Das Ausblenden gelingt umso leichter, als die Entwicklung der lateinamerikanischen Sozialwissenschaften in extremer Weise Moden unterworfen ist. Dies unterscheidet sie freilich nicht grundsätzlich von den intellektuellen Moden, denen wir alle in postmodernen Zeiten ausgeliefert sind. Unterschiede gibt es lediglich bei der geradezu zwanghaften Außenorientierung - vor allem am französischen Vorbild - und auch bei der Geschwindigkeit, mit der bestimmte Probleme flüchtig diskutiert und dann gleich wieder der Vergessenheit überantwortet werden. Dies hat natürlich mit den Produktionsbedingungen zu tun, auf die Petras hinweist: Wenn die Mehrheit der lateinamerikanischen Sozialforscherinnen und Sozialforscher in privaten Instituten von außenfinanzierten Projekten abhängen, so liegt es nahe, daß sie sich dem zuwenden, was jeweils »in« ist: soziale Bewegungen zum Beispiel sind es nur für eine bestimmte Zeit, dann werden sie einfach nicht mehr untersucht und verschwinden so aus dem Blickfeld, schon ist der nächste Modegegenstand da: vielleicht die Demokratie, die Zivilgesellschaft, die ökologische Sensibilisierung... alles möglichst nicht länger als einige Monate. Und unter einer Bedingung: die gesellschaftlichen und politischen Zusammenhänge, die das Idealbild einer nirgends existierenden stabilen Demokratie mit freier Marktwirtschaft stören könnten, werden nicht erforscht, und wer sich mit ihnen beschäftigt, gilt als Außenseiter oder Steinzeitsozialist. (So ist es zum Beispiel nicht zufällig, daß von der lateinamerikanischen Politologie die wirklichen Probleme funktionierender Demokratie, zum Beispiel das Innenleben der Parteien mit ihrem Fehlen innerparteilicher Demokratie, kaum untersucht werden.)
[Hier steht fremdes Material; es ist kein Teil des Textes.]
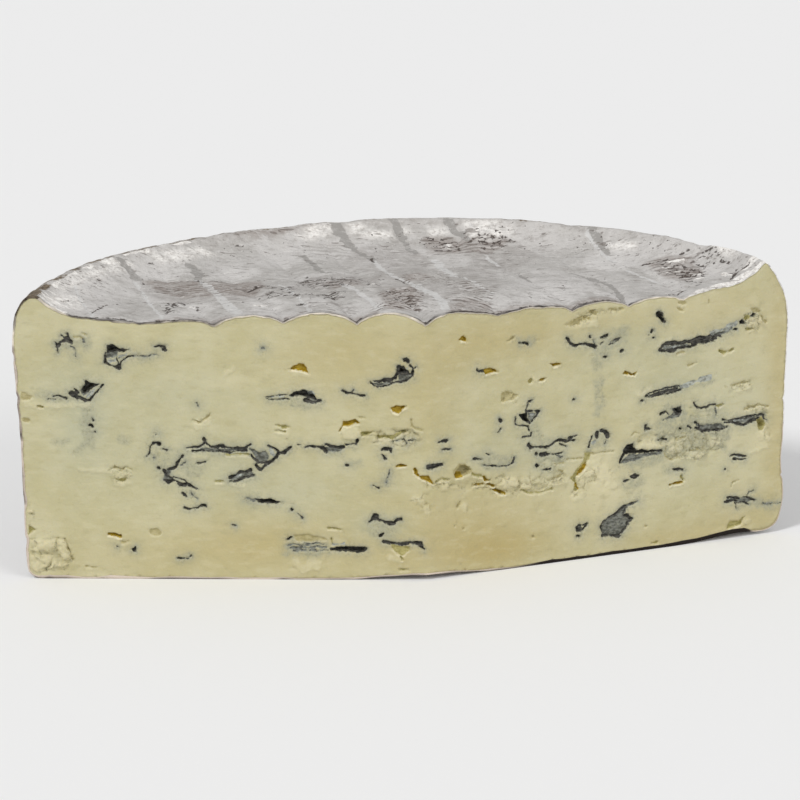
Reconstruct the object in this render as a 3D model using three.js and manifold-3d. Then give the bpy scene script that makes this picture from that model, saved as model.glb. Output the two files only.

Bei dieser Schärfe der Kritik ist einem Mißverständnis vorzubeugen: Wir sprechen von lateinamerikanischen Intellektuellen, weil wir ein Lateinamerika-Jahrbuch machen, nicht deshalb, weil wir auf abtrünnige Lateinamerikaner mit Fingern zeigen möchten. Allerdings sind wir verblüfft oder enttäuscht, wenn wir langjährige Weggefährten, Kolleginnen, Forschungspartner ganz unvermutet im neoliberalen Gewande wiedertreffen; doch ähnlich ging es uns ja auch hier zu Zeiten des Golfkrieges, als bewährte Wortführer einer unabhängigen Linken in Deutschland plötzlich als Befürworter der Kriegspolitik eines George Bush auftraten. Und natürlich sprechen wir hier nicht von allen oder auch nur den meisten lateinamerikanischen Intellektuellen, denn jede und jeder von uns kennt und schätzt viele Freundinnen und Freunde, die eine andere, solidarische Gesellschaft noch anstreben und zäh an ihrer Verwirklichung arbeiten.
Ohne diese Gleichgesinnten in Lateinamerika könnten wir das Jahrbuch gar nicht fortsetzen. Wir wollen uns weiter die Fragen stellen, die von den Apologeten des Bestehenden beiseite geschoben werden, und Probleme bearbeiten, die nicht im Modetrend liegen, selbst wenn damit ein Jahrbuch wie das unsere kein Kassenschlager wird. Wir sind dem LIT-Verlag sehr dankbar dafür, daß er mit der Produktion der letzten beiden Bände die Kontinuität einer seit 1977 existierenden Buchreihe garantiert hat. Es war ein vereinbarter Versuch auf Probe, und wenn wir ihn nach reiflichem Überlegen angesichts der unterschiedlichen Arbeitsbedingungen der Herausgeberinnen und Herausgeber einerseits und des Verlages andererseits beenden, ändert das nichts an der wechselseitigen Wertschätzung. Unser Jahrbuch wird fortan vom Verlag Jürgen Horlemann betreut, wir hoffen, schon mit diesem Band im neu/alten Gewand einen guten neuen Schritt zu tun.